Si ibu dan beberapa orang yang mengikutinya, yang agaknya adalah isteri dan keluarga si bapak, berceloteh dengan suara tinggi, seperti mengomel-ngomel karena si bapak sudah membuat keributan. Bapak itu tampak tidak terlalu mempedulikannya. Ia sibuk mengelus-elus ayam jantannya, sambil menggumam-gumam tak jelas, seolah sedang membujuk dan menenangkan sang jago.

Kami mendekatinya. Kepada para staf dan satpam yang menanyakannya, dia akhirnya menjelaskan dalam bahasa Sunda kalau tadi dia sedang menjenguk cucunya yang baru saja dibawa ke IGD karena mengalami panas tinggi. Dan dia membawa juga si “Jalu” itu. Anehnya, dia berhasil membawa masuk ayam itu tanpa terlihat para satpam, karena jika terlihat, tentu saja dia pasti sudah dilarang masuk, atau diperbolehkan masuk tapi ayamnya disuruh ditinggal di luar. Tapi yang terjadi adalah sampai si ayam terlepas dari gendongan si bapak saat ia baru masuk beberapa langkah saja pun para satpam dan staf tetap tidak melihat sang bapak membawa ayam!

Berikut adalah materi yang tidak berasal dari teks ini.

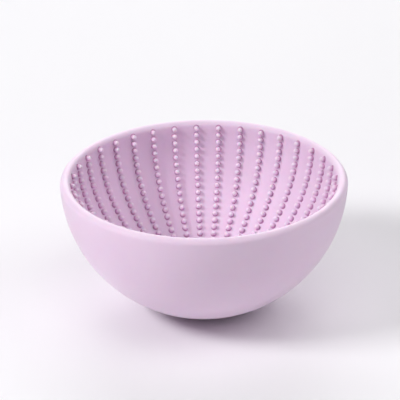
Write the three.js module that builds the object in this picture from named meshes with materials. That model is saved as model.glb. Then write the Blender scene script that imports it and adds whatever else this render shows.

Aku dan teman-temanku nyengir-nyengir lebar mendengarnya. Para satpam dan staf juga terlihat merasa geli, walau bercampur kesal juga karena sudah kecolongan. Mereka memberi teguran sambil bertanya kepada bapak itu, kenapa ia ke rumah sakit sambil bawa-bawa ayam segala. “Lamun badé buka puasa mah,” lanjut mereka, “ulah nyandak hayam sagala atuh, Pak! Anu dicandak teh sangu sareng dengeunna, sayur, kitu! Manyak hayam hirup?! Badé dipeuncit di dieu langsung, kitu?” (“Kalau mau buka puasa sih, jangan bawa-bawa ayam segala dong, Pak! Yang dibawa itu nasi dengan sayur atau lauk, begitu! Masak, ayam hidup?! Memangnya mau dipotong di sini langsung?”)

Spontan si bapak mendongar sembari mendelik. “Moal!” tukasnya membantah. Lalu ia mengeluarkan sesuatu dari saku. Sepertinya itu pur dan gabah. Lanjutnya lagi, “Si Jalu ieu karunya ari ditinggal sorangan di imah! Saha nu méré manéhna dahar teh lamun urang ka dieu, ngan di imah euweuh jelema teh?!” (“Tidak! Si Jalu ini kasihan kalau ditinggal sendirian di rumah! Siapa yang kasih dia makan kalau saya ke sini, orang di rumah nggak ada siapa-siapa kok?!”)

Kemudian dia beralih berbicara dengan suara membujuk kepada sang ayam kesayangan sembari menyorongkan tangan berisi pur dan gabah tapi tanpa memberinya kepada si ayam untuk dimakan, “Engké nya, Jalu. Tunggu adan magrib heula nya, baru manéh beunang buka puasa. Ntong dicokot ayeuna ieu mah!” (“Nanti ya, Jalu. Tunggu adzan magrib dulu ya, baru kamu boleh buka puasa. Jangan diambil sekarang ini sih [maksudnya pur dan gabah itu]!”)

Kami semua melongo. Ternyata si bapak bawa ayam jagonya untuk diajak buka puasa bersama toh?!